*TASK DESCRIPTION*
Print exactly the part opening with the line containing "const lathe = (profile, count) =>" and closing with the line containing "for node in", with both of those lines included.

*DATA EXCERPT*
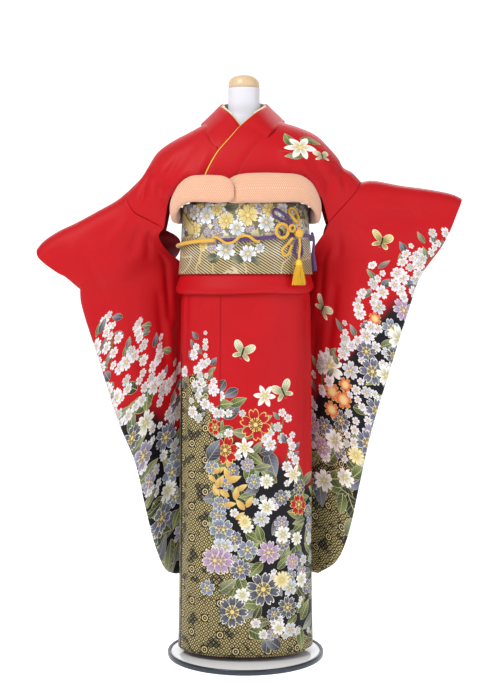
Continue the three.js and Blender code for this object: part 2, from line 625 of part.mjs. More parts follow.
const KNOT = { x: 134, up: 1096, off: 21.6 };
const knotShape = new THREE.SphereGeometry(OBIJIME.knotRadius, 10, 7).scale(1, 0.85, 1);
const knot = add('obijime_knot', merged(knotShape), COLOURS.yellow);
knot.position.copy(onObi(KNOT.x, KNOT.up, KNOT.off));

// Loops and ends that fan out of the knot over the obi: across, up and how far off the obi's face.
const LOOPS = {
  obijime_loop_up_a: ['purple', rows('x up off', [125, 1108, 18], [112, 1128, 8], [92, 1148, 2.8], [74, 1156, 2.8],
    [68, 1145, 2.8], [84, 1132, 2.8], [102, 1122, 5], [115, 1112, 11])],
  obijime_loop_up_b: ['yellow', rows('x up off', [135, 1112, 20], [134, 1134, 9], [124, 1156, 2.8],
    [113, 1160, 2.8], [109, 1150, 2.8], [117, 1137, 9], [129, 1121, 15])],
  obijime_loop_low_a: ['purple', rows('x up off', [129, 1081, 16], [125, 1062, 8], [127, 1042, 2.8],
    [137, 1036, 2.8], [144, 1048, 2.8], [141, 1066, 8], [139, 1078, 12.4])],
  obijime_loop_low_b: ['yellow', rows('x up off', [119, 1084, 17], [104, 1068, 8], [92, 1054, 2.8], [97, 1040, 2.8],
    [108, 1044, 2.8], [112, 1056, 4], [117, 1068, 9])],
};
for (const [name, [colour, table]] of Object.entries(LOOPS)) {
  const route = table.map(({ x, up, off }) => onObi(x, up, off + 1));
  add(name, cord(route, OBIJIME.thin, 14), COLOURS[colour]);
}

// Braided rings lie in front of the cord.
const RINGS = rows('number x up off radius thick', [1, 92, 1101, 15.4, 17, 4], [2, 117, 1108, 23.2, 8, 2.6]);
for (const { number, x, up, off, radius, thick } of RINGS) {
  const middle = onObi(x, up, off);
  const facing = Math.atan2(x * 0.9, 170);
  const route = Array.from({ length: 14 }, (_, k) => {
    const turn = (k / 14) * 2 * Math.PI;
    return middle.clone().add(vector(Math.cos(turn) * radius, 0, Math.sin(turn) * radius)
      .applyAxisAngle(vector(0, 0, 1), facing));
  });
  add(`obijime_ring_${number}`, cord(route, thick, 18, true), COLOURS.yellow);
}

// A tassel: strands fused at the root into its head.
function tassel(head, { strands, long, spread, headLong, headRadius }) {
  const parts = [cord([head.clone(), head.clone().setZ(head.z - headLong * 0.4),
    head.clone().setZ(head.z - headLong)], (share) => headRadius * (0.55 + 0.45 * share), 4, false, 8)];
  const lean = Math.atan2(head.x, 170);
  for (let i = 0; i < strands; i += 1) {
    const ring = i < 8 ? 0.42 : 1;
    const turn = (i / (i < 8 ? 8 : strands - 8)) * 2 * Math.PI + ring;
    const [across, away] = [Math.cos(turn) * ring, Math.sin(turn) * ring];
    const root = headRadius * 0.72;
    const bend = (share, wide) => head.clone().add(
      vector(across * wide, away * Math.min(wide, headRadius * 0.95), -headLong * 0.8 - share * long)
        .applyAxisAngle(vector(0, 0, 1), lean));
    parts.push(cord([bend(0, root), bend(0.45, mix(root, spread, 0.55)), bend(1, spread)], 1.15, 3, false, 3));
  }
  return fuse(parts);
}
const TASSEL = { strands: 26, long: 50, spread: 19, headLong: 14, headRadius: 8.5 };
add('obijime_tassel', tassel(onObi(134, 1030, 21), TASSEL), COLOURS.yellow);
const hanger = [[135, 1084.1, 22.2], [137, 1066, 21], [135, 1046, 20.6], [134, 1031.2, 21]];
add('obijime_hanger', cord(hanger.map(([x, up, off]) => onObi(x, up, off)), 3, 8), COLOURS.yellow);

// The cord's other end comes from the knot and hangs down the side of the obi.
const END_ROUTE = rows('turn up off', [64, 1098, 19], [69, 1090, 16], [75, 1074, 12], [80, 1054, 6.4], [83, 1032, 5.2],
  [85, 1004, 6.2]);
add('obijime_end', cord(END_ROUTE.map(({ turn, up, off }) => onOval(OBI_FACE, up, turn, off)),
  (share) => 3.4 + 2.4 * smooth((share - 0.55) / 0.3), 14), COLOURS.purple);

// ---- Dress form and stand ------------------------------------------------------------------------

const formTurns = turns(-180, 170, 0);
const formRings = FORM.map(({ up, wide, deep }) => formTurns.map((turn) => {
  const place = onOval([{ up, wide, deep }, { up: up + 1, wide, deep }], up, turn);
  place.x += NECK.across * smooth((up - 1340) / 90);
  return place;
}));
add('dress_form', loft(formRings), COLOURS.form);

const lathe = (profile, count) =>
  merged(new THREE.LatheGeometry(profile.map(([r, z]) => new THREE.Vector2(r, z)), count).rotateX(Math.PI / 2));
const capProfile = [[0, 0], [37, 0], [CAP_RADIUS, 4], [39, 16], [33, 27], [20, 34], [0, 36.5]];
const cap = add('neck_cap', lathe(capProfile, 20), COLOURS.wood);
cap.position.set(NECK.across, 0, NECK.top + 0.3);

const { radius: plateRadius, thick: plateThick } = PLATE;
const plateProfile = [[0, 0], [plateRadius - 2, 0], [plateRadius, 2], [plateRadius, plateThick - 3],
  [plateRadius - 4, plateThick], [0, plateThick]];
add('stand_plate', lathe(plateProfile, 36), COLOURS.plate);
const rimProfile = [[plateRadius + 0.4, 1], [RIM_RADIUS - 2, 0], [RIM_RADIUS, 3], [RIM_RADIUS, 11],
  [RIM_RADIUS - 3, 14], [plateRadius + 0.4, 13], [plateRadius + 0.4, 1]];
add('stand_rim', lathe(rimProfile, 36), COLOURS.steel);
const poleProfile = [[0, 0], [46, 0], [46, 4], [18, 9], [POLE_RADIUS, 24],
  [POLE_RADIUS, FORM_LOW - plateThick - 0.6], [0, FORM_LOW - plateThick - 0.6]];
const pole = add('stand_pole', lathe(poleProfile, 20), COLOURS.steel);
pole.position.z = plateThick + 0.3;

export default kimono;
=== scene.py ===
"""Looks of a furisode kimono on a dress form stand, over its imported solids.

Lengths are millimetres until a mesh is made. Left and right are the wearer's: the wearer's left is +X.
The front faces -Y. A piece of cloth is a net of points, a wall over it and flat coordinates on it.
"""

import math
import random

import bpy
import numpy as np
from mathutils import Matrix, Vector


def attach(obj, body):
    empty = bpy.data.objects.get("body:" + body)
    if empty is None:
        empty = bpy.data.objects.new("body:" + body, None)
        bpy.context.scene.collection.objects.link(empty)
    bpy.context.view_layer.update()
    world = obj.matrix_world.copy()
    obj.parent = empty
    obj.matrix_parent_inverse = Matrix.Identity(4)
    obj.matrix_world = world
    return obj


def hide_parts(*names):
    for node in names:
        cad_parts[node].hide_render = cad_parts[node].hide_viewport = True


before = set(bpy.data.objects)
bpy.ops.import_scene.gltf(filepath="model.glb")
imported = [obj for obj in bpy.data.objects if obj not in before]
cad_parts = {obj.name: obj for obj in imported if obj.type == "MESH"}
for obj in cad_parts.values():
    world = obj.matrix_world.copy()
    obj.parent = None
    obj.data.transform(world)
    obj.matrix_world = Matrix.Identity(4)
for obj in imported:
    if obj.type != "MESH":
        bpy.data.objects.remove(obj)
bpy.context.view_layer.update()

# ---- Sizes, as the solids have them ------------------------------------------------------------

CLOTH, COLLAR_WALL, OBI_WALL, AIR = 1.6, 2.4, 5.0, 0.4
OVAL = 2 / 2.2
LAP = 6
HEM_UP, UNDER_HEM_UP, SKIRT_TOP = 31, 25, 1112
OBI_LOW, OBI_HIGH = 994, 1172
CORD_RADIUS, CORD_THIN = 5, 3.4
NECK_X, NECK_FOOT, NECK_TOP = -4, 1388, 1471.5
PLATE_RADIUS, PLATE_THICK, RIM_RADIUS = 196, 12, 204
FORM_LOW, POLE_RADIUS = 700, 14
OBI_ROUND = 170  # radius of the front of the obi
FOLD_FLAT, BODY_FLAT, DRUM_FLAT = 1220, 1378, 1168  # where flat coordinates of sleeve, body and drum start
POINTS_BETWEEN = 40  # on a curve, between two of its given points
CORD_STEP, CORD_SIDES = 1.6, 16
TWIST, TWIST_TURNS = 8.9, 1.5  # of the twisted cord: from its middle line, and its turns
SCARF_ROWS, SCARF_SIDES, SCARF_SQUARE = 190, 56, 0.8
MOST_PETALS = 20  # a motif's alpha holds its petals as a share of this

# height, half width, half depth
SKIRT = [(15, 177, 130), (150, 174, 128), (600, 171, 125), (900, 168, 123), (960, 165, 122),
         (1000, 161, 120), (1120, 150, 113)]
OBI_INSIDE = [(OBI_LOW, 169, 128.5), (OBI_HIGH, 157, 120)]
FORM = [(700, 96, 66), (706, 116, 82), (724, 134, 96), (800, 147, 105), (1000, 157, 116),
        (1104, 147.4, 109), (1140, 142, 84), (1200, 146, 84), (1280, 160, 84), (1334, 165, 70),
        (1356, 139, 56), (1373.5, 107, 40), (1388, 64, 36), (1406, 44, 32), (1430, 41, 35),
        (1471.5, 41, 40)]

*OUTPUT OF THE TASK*
const lathe = (profile, count) =>
  merged(new THREE.LatheGeometry(profile.map(([r, z]) => new THREE.Vector2(r, z)), count).rotateX(Math.PI / 2));
const capProfile = [[0, 0], [37, 0], [CAP_RADIUS, 4], [39, 16], [33, 27], [20, 34], [0, 36.5]];
const cap = add('neck_cap', lathe(capProfile, 20), COLOURS.wood);
cap.position.set(NECK.across, 0, NECK.top + 0.3);

const { radius: plateRadius, thick: plateThick } = PLATE;
const plateProfile = [[0, 0], [plateRadius - 2, 0], [plateRadius, 2], [plateRadius, plateThick - 3],
  [plateRadius - 4, plateThick], [0, plateThick]];
add('stand_plate', lathe(plateProfile, 36), COLOURS.plate);
const rimProfile = [[plateRadius + 0.4, 1], [RIM_RADIUS - 2, 0], [RIM_RADIUS, 3], [RIM_RADIUS, 11],
  [RIM_RADIUS - 3, 14], [plateRadius + 0.4, 13], [plateRadius + 0.4, 1]];
add('stand_rim', lathe(rimProfile, 36), COLOURS.steel);
const poleProfile = [[0, 0], [46, 0], [46, 4], [18, 9], [POLE_RADIUS, 24],
  [POLE_RADIUS, FORM_LOW - plateThick - 0.6], [0, FORM_LOW - plateThick - 0.6]];
const pole = add('stand_pole', lathe(poleProfile, 20), COLOURS.steel);
pole.position.z = plateThick + 0.3;

export default kimono;
=== scene.py ===
"""Looks of a furisode kimono on a dress form stand, over its imported solids.

Lengths are millimetres until a mesh is made. Left and right are the wearer's: the wearer's left is +X.
The front faces -Y. A piece of cloth is a net of points, a wall over it and flat coordinates on it.
"""

import math
import random

import bpy
import numpy as np
from mathutils import Matrix, Vector


def attach(obj, body):
    empty = bpy.data.objects.get("body:" + body)
    if empty is None:
        empty = bpy.data.objects.new("body:" + body, None)
        bpy.context.scene.collection.objects.link(empty)
    bpy.context.view_layer.update()
    world = obj.matrix_world.copy()
    obj.parent = empty
    obj.matrix_parent_inverse = Matrix.Identity(4)
    obj.matrix_world = world
    return obj


def hide_parts(*names):
    for node in names:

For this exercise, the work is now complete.